1. Bei Unzuverlässigkeit, fehlender persönlicher Eignung und Wegfall des Bedürfnisses muss die Waffenbehörde nach § 45 WaffG die Erteilung einer Waffenbesitzkarte ablehnen und eine bereits erteilte widerrufen. Ein solcher Widerruf ist aus Gründen der öffentlichen Sicherheit „sofort vollziehbar“, das heißt, Rechtsmittel gegen den Bescheid haben keine „aufschiebende Wirkung“.
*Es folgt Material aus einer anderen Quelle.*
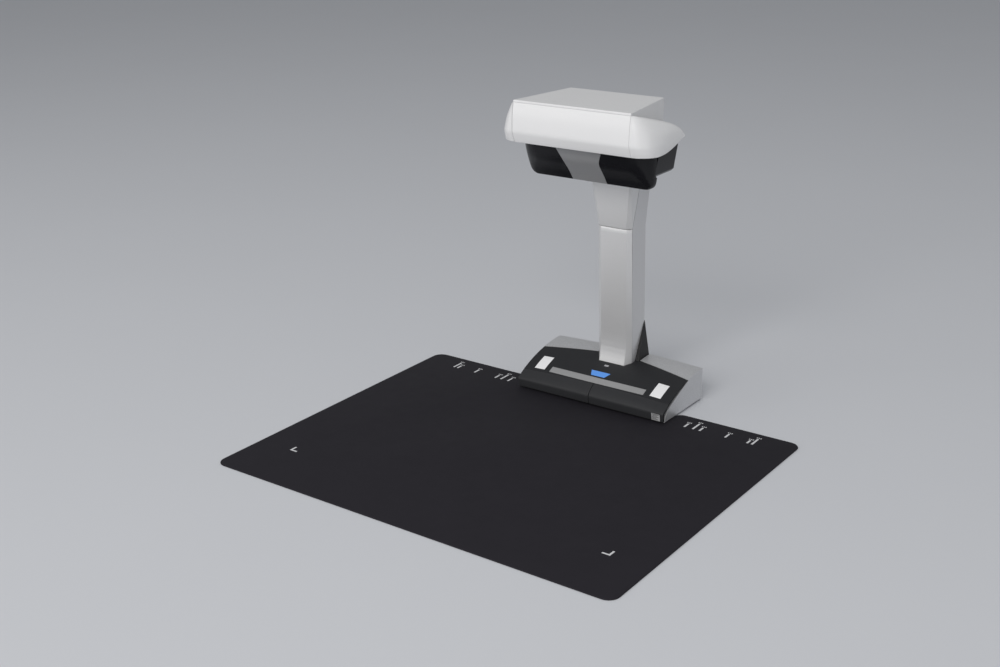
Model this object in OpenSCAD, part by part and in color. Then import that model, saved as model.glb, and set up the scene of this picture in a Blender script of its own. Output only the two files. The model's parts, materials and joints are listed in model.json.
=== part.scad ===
// Overhead arm document scanner standing over its background mat.
// Millimetres, +Z up, front of the scanner towards -Y, +X to the right seen from the front.
// The origin is the bottom centre of the whole footprint; z = 0 is the table.

/* [Mat] */
// Width of the background mat
mat_w = 528; // [500:1:560]
// Depth of the background mat
mat_d = 414; // [400:1:430]
// Thickness of the mat
mat_t = 1.5; // [1:0.1:1.8]
// Radius of the outer corners of the mat
mat_r = 13; // [5:1:20]
// Half width of the notch that goes around the base
notch_half = 103; // [101:0.5:104]
// Depth of that notch
notch_d = 26; // [24:1:30]

/* [Base] */
// Width of the base and of the head
base_w = 210; // [209:0.5:211]
// Height of the flat shoulders at the back of the base
shoulder_z = 40.6; // [40.2:0.1:41]
// Height of the bottom plate above the table
ground = 2.5; // [2.3:0.1:2.7]
// How far the back of the base lies behind the mat's rear edge
rear_y = 57; // [56.5:0.5:58]
// How much the sloping front rises from its ends to its middle
crown = 3.2; // [3.2:0.1:4]
// Radius of the sloping front in side view
slope_r = 190; // [188:1:192]
// Wall thickness of the casings
wall = 2.4; // [2.2:0.1:2.6]

/* [Keys] */
// How far a front key is pressed down
key_travel = 0.8; // [0.5:0.1:0.9]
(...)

Dagegen kann der Betroffene aber nach § 80 Abs. 5 Verwaltungsgerichtsordnung vorgehen und beim Verwaltungsgericht die Anordnung der aufschiebenden Wirkung seines Rechtsmittels beantragen. Das hat W. getan – mit Erfolg.2. Ab einem Blutalkoholgehalt von 1,6 Promille bestehen grundsätzlich Zweifel an der persönlichen Eignung des Betroffenen aufgrund des Verdachts auf Alkoholabhängigkeit (§ 6 WaffG). Hierbei ist der GGT-Wert von besonderer Bedeutung. Diese Zweifel können durch Vorlage eines positiven medizinisch-psychologischen Zeugnisses beseitigt werden. Nach dem vorstehenden Gerichtsbeschluss ist hierzu auch ein Zeugnis geeignet, das im Verfahren über die Fahreignung erstellt wurde, weil es in beiden Fällen um die Abhängigkeit von Alkohol geht. Entweder man ist abhängig oder man ist es nicht.

Anders die frühere Rechtsprechung: siehe ergänzend WuH 10/2008, S. 106, und 11/ 2010, S. 88.